TIDA-010015-AC to DC power supply _Transformer sample and datasheet availability

TIDA-010015-Board Splitting exercise

balasubramani r
Expert 1170 points
Other Parts Discussed in Thread: TIDA-010015

Hi Everyone 

Since some size consideration we are planning to split the TIDA-010015 board in two stage like follows

Stage 1-Input, Filter, PFC boost section section in one board
Stage 2-LLC, Secondary section in one board. 
Later these board will be stacked together for full functionality.
So we would like to hear across from all technical team regarding this split, what could be the challenge if done this splitting process and what need to be taken care. Shall we proceed like this? How much size reduction shall be expected?
Please advise . 
  • 0
    TI__Expert 3860 points
    Hi Balasubramani,

    There is no problem in splitting the board into two if it is done at the PFC output. The output is high voltage DC with very little high frequency ripple. However, care has to be taken to provide local decoupling for the LLC stage (assuming that the bulk capacitor is part of the PFC stage) to contain HF current locally.

    I am not sure about getting any size reduction though. If you take a look at the design, you can see that the board is almost fully filled in all three dimensions. You get size advantage with stacking only if there is some unutilized space in the stacking dimension. But if your system has more available space say in Z axis, stacking in that direction will help you get space saving.

    The main pitfall of stacking two switching stages is the noise interaction between these two stages. There can be a pathway to get fringe fields from magnetic components to get coupled directly to the EMI filter, reducing its efficacy.
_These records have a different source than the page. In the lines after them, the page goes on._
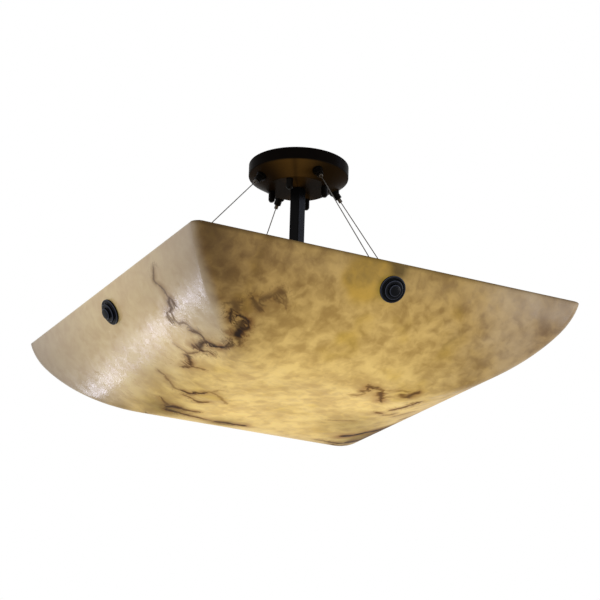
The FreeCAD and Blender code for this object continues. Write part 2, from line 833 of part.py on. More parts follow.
def bowl_section(inset, lift):
    """The whole section, from rim to rim, and lift above the rim where there is one."""
    rim_out, rim_level = shoulder_point("sizes.rim_lean", inset)
    turn_out, turn_level = shoulder_point("layout.turn_lean", inset)
    foot_out = f"({turn_out} - (sizes.belly_radius - {inset}) * cos(layout.turn_lean))"
    foot_level = f"({RIM} - sizes.bowl_depth + {inset})"
    shoulder = f"(sizes.shoulder_radius - {inset})"
    belly = f"(sizes.belly_radius - {inset})"
    top_out = f"({rim_out} + {lift} * sin(sizes.rim_lean))"
    top_level = f"({rim_level} + {lift} * cos(sizes.rim_lean))"
    points = [
        (f"-{rim_out}", rim_level),
        (f"-{turn_out}", turn_level, shoulder),
        (f"-{foot_out}", foot_level, belly),
        (foot_out, foot_level),
        (turn_out, turn_level, belly),
        (rim_out, rim_level, shoulder),
    ]
    if lift:
        points += [(top_out, top_level), (f"-{top_out}", top_level)]
    return points


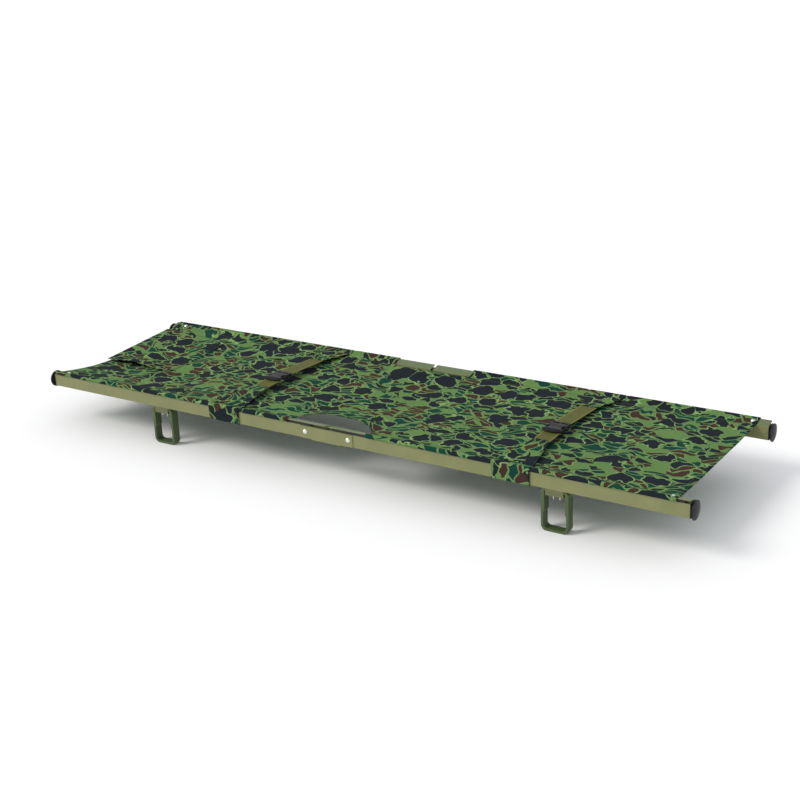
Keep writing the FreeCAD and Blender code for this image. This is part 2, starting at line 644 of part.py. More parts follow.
def make_buckle(end_name, end):
    """A side-release buckle: a hollow socket with side windows, and a tongue with two prongs."""
    middle = f"{end} * size.{end_name}_strap_x"
    front = "(-size.outer_face + size.buckle_front)"
    low, tall = above("size.buckle_low"), "(size.buckle_high - size.buckle_low)"

    body = make_body(end_name + "_buckle_socket")
    plan = draw(body, "XY_Plane", low)
    rectangle(plan, (f"{middle} - size.buckle_half", front),
              (f"{middle} + size.buckle_half", f"{front} + size.socket_length"))
    pad(body, plan, tall)
    centre = end * DIMENSIONS[end_name + "_strap_x"]
    lip = -DIMENSIONS["outer_face"] + DIMENSIONS["buckle_front"]
    fillet(body, "size.buckle_corner",
           lambda edge: abs(edge.Vertexes[0].Z - edge.Vertexes[-1].Z) > TOUCH
           and edge.Vertexes[0].Y < lip + TOUCH)
    # the mouth that takes the tongue
    cavity = draw(body, "XZ_Plane", f"-({front} + size.socket_length)")
    reach = "size.buckle_half - size.buckle_wall"
    rectangle(cavity, (f"{middle} - ({reach})", f"{low} + size.buckle_wall"),
              (f"{middle} + ({reach})", f"{low} + {tall} - size.buckle_wall"))
    bar = "size.bar_gap + 2 * size.bar_thick"
    pocket(body, cavity, f"size.socket_length - ({bar})", upward=True)
    # the windows at the sides and the slot that the webbing passes through
    windows = draw(body, "XY_Plane", low)
    for way in (-1, 1):
        rectangle(windows, (f"{middle} + {way} * (size.buckle_half - size.window_depth)",
                            f"{front} + {bar} + size.window_start"),
                  (f"{middle} + {way} * (size.buckle_half + size.cut_spare)",
                   f"{front} + {bar} + size.window_start + size.window_length"))
    slot_half = "(size.web_half + size.slot_spare)"
    rectangle(windows, (f"{middle} - {slot_half}", f"{front} + size.bar_thick"),
              (f"{middle} + {slot_half}", f"{front} + size.bar_thick + size.bar_gap"))
    pocket(body, windows)

    clear = "(size.buckle_wall + size.tongue_clear)"
    depth = f"{tall} - 2 * {clear}"
    mouth = f"({front} + size.socket_length)"
    root = f"({front} + {bar} + size.tongue_clear)"
    back = "(-size.outer_face + size.buckle_back)"
    tongue = make_body(end_name + "_buckle_tongue")
    plan = draw(tongue, "XY_Plane", f"{low} + {clear}")
    arm, rib = f"(size.buckle_half - {clear})", "size.prong_back"
    thick, thin = "size.prong_root", "size.prong_tip"
    loop = [(f"-{arm}", root), (f"-{arm} + {thick}", root),
            (f"-{arm} + {thin}", f"{mouth} - {rib}"), (f"-{rib}", f"{mouth} - {rib}"),
            (f"-{rib}", f"{root} + {rib}"), (rib, f"{root} + {rib}"), (rib, f"{mouth} - {rib}"),
            (f"{arm} - {thin}", f"{mouth} - {rib}"), (f"{arm} - {thick}", root), (arm, root),
            (arm, back), (f"-{arm}", back)]
    outline(plan, [(f"{middle} + {x}", y) for x, y in loop])
    pad(tongue, plan, depth)
    slot = draw(tongue, "XY_Plane", low)
    rectangle(slot, (f"{middle} - {slot_half}", f"{back} - size.bar_thick - size.bar_gap"),
              (f"{middle} + {slot_half}", f"{back} - size.bar_thick"))
    pocket(tongue, slot)


def make_strap(end_name, end):
    for side_name, side in SIDES.items():
        make_sleeve(f"{end_name}_{side_name}_strap_sleeve", end_name, end, side)
    near = web_half(f"{end_name}_near_web", end_name, end, -1, "size.front_taper_end",
                    "size.buckle_front - size.tongue_clear")
    far = web_half(f"{end_name}_far_web", end_name, end, 1, "size.back_taper_end",
                   "2 * size.outer_face - size.buckle_back - size.tongue_clear")
    keep(group([near, far]), end_name + "_strap_webbing")
    make_buckle(end_name, end)


# ---- the whole stretcher ----

for end_name, end in ENDS.items():
    for side_name, side in SIDES.items():
        quarter = f"{end_name}_{side_name}"
        rise = f"size.{side_name}_arm_rise"
        make_rail(quarter, end, side)
        make_leg(quarter, end, side)
        make_leg_bracket(quarter, end, side)
        make_fasteners(quarter, end, side)
        make_end_cap(quarter, end, side)
        make_keder_rod(quarter, end, side)
        make_hem(quarter, end, side)
        make_spreader_bracket(quarter, end, side, rise)
        # the foot end's back pivot closes the frame's loop, so it has room to spare
        closing = end > 0 and side > 0
        make_arm(f"{quarter}_spreader_arm", end, side, rise,
                 "size.open_pivot_hole" if closing else "size.pin_hole")
    make_knuckle_pin(end_name, end)
    make_strap(end_name, end)
for side_name, side in SIDES.items():
    make_link(side_name, side)
    make_link_rivets(side_name, side)
make_canvas()

doc.recompute()
for item in doc.Objects:
    if "Invalid" in item.State or "Error" in item.State:
        raise ValueError(f"{item.Label} failed: {item.State}")
for label, piece in nodes.items():
    if piece.Shape.isNull() or not piece.Shape.isValid():
        raise ValueError(f"{label} has no valid shape")
for label, piece in sorted(nodes.items()):
    piece.Shape.exportStep(f"parts/{label}.step")
print(len(nodes), "sub-parts written")
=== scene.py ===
import json
import math

import bpy
from mathutils import Matrix, Vector, noise


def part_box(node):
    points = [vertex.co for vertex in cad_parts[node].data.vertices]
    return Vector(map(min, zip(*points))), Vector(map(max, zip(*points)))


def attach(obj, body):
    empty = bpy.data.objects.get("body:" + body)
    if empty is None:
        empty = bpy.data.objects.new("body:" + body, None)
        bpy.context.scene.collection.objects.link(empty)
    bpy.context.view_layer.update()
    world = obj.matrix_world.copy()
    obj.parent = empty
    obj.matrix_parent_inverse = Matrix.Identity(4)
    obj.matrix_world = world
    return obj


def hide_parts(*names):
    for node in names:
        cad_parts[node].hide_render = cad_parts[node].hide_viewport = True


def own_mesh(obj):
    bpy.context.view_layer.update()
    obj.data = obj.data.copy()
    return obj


# A folding stretcher: camouflage canvas on olive rails. Metres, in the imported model's frame.
# +X runs to the foot end, +Y to the back rail.

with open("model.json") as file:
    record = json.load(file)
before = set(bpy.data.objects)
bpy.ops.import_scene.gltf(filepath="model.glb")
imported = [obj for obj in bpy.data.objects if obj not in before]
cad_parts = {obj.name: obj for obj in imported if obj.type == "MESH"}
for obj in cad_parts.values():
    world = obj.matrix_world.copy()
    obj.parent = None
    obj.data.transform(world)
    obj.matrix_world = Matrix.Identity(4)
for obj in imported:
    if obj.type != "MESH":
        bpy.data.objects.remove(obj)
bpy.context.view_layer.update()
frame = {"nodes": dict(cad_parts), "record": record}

ENDS = {"head": -1, "foot": 1}
SIDES = {"front": -1, "back": 1}

# ---- places taken from the frame ----

rail_low, rail_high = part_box("foot_back_rail")
RAIL_UNDER, FLANGE_HIGH = rail_low.z, rail_high.z
OUTER = rail_high.y
RAIL_WIDTH = rail_high.y - rail_low.y
deck_low, deck_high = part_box("canvas_head")
DECK_TOP, DECK_HALF = deck_high.z, deck_high.y
HEAD_EDGE = deck_low.x
FOOT_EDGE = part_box("canvas_foot")[1].x
CUTOUT_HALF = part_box("foot_back_canvas_hem")[0].x     # the hems start where the hand cut-outs end
pocket_low, pocket_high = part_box("pillow_pocket")

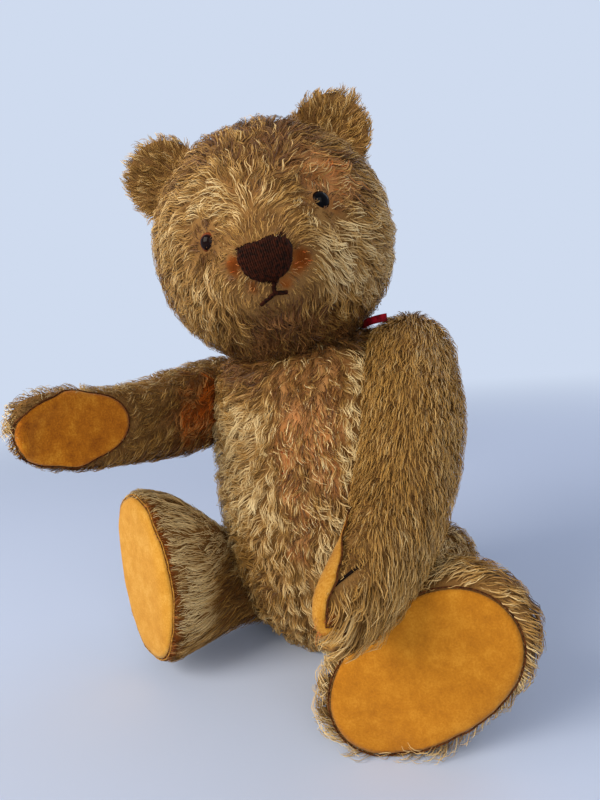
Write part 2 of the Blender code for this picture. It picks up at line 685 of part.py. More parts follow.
def make_ears(finishes, joint):
    """Two cupped ears, each seated on the head along its base."""
    middle = Vector((0, 0, HEAD_HEIGHT))
    for name, side in SIDES.items():
        up = EAR_ANGLE[name]
        outward = Vector((side * math.cos(up), 0, math.sin(up)))
        along = Vector((-side * math.sin(up), 0, math.cos(up)))

        def place(u, angle):
            reach = math.sin(math.pi * u)
            x, z = math.cos(angle) * reach, math.sin(angle) * reach
            cup = EAR_CUP * (1 - x * x - z * z)
            depth = EAR_BACK + cup - EAR_THICK * math.cos(math.pi * u)
            flat = outward * (EAR_REACH[name] + EAR_RADIUS * x) + along * EAR_RADIUS * z
            point = flat + Vector((0, depth, 0))
            least = head_radius(point.normalized()) + GAP + EAR_ROOT * (1 + math.cos(math.pi * u)) / 2
            return middle + point.normalized() * max(point.length, least)
        to_object(f"{name}_ear", pulled_sphere(16, 8, place), finishes["mohair"], joint)


def make_head(finishes, torso, torso_skin):
    """Head with its face and ears on the neck joint."""
    pivot = Matrix.Translation((0, NECK_BACK, NECK_HEIGHT))
    joint = empty("neck", pivot @ neck_tip() @ Matrix.Rotation(HEAD_TURN, 4, "Z"), torso)
    flat = [seat_above(Vector((0, 0, 0)), Vector((0, 0, 1)))]
    skin = sewn_skin("head", lambda depth: shrunk(head_shape(), depth, flat), finishes, joint)
    make_eyes(finishes, joint, skin)
    make_nose(finishes, joint)
    make_mouth(finishes, joint)
    make_ears(finishes, joint)
    fit_joint("neck", joint, NECK_DISC, skin, torso_skin, finishes)


def make_ribbon(finishes, torso):
    """What is left of the neck ribbon, lying round the nape in the crease under the head."""
    curve = bpy.data.curves.new("neck_ribbon", "CURVE")
    curve.dimensions = "3D"
    curve.twist_mode = "Z_UP"
    curve.extrude = RIBBON_HALF_WIDTH - RIBBON_HALF_THICK
    curve.bevel_depth = RIBBON_HALF_THICK
    curve.bevel_resolution = 0
    curve.use_fill_caps = True
    spline = curve.splines.new("POLY")
    spline.points.add(len(RIBBON_ROUTE) - 1)
    for point, place in zip(spline.points, RIBBON_ROUTE):
        point.co = (*place, 1.0)
    curve.materials.append(finishes["ribbon"])
    made = bpy.data.objects.new("neck_ribbon", curve)
    made.parent = empty("neck_seat", Matrix.Translation((0, NECK_BACK, NECK_HEIGHT)) @ neck_tip(), torso)
    bpy.context.collection.objects.link(made)


# ---- the bear -----------------------------------------------------------------------------
def main():
    """Clear the scene and build the bear."""
    for item in list(bpy.data.objects):
        bpy.data.objects.remove(item)
    finishes = {
        "mohair": material("mohair", (0.36, 0.25, 0.12), 0.9),
        "wood_wool": material("wood_wool", (0.62, 0.50, 0.30), 0.95),
        "felt": material("felt", (0.64, 0.33, 0.06), 0.95),
        "fibreboard": material("fibreboard", (0.30, 0.19, 0.10), 0.8),
        "steel": material("steel", (0.55, 0.55, 0.55), 0.4, 1.0),
        "glass": material("glass", (0.06, 0.03, 0.015), 0.08),
        "thread": material("thread", (0.045, 0.022, 0.012), 0.7),
        "ribbon": material("ribbon", (0.35, 0.02, 0.02), 0.6),
    }
    lean = (Matrix.Rotation(-LEAN_RIGHT, 4, "Y") @ Matrix.Rotation(LEAN_FORWARD, 4, "X"))
    torso = empty("torso", Matrix.Translation(CENTRE_SHIFT) @ lean)
    torso_skin = make_torso(finishes, torso)
    for name in SIDES:
        make_arm(name, finishes, torso, torso_skin)
        make_leg(name, finishes, torso, torso_skin)
    make_head(finishes, torso, torso_skin)
    make_ribbon(finishes, torso)


main()
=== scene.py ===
"""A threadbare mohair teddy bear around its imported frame.

Cloth skins, pile in wavy locks, felt pads, glass eyes, an embroidered nose and mouth and a scrap
of ribbon. Units are metres, +Z is up, the bear's front looks along -Y, its own left is +X.
"""

import json
import logging
import math
from dataclasses import dataclass
from enum import Enum
from typing import Callable, Iterable, Sequence

import bmesh
import bpy
import numpy as np
from mathutils import Matrix, Vector
from mathutils.bvhtree import BVHTree
from mathutils.kdtree import KDTree


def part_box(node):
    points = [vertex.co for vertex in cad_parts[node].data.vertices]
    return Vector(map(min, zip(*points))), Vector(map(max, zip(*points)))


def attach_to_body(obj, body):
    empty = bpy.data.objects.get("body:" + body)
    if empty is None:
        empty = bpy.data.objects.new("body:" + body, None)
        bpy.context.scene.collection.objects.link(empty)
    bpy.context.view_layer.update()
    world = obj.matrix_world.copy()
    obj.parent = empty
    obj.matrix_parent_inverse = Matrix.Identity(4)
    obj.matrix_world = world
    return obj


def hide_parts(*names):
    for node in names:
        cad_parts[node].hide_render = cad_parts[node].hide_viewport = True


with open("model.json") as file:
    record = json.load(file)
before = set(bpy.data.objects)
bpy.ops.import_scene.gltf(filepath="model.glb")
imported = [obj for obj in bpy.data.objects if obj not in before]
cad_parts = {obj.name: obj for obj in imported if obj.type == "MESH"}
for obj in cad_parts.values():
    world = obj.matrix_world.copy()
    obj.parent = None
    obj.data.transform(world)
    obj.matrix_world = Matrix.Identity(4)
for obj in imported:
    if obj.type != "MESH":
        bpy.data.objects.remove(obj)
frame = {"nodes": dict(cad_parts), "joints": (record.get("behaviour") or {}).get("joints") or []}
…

Common mode coupling is also possible through parasitic capacitances. So shielding the EMI filter portion is a good idea if you are planning to stack the stages.

    Regards,

    Salil
  • 0 in reply to Salil
    Expert 1170 points

    Hi Salil, 

    Thanks for the detailed information. Local Decoupling in the sense an additional Bulk capacitor to be used in LLC input right? 

    Apart from shielding any special care need to be taken? Please advise

  • 0 in reply to balasubramani r
    TI__Expert 3860 points
    Hi Balasubramani,

    No. A high voltage ceramic or film capacitor capable of supporting the input ripple current of the PFC stage is sufficient. You may also split the total value of bulk capacitor into two, and use one each at the output of PFC and input of LLC stages.

    Shielding and decoupling are the important concerns I can think of. High voltage isolation requirements also are required to be met.

    Regards,

    Salil
  • 0 in reply to Salil
    Expert 1170 points

    Hi Salil,

    In reference to the above thread for minimizing the form factor , if my power design starting with 120VAC is the maximum input  (Ideal case 110V AC to 24DC is our requirement) then accordingly if i design, then the related passive components size get reduced right? do we really need to boost 390V? is there any specific requirement to have 390V DC at PFC output or we can set the PFC boost voltage to some other voltage ?   

    in that case if my output load is LED load(almost resistive load) then do we really need PFC boost section?

    Please advise.

  • 0 in reply to balasubramani r
    TI__Expert 3860 points
    Hi Balasubramani,

    Yes, the size of passive components willl be smaller with lower input voltage range. No need to boost to 390V. You need to boost only to 200V. There will be efficiency improvement in both PFC as well as LLC sections.

    The requirement of PFC is not because of the final load. It is because of the bulk capacitor in the AC-DC section. This is going to be present with or without the PFC section. Without PFC section, the charging of this capacitor is going to introduce current distortion. Please see this training to understand the need of active PFC: training.ti.com/power-factor-correction-pfc-basics

    Regards,

    Salil
  • 0 in reply to Salil
    Expert 1170 points

    Hi Salil,

    "Shielding and decoupling are the important concerns I can think of. High voltage isolation requirements also are required to be met."

    High voltage isolation in sense what you are meaning here. Do we need any other isolation technique to be introduced in this power supply? please advise. 

  • 0 in reply to balasubramani r
    TI__Expert 3860 points

    Hi Balasubramani,

    What I meant was that while splitting the board and stacking them one over the other, it is likely that the high voltage clearance and creepage requirements get impacted. This was a caution to pay attention to see if any potential situation for high voltage isolation violation develops due to the new physical arrangement of components.

    Regards,

    Salil

  • 0 in reply to Salil
    Expert 1170 points

    Thanks Salil for the clarification.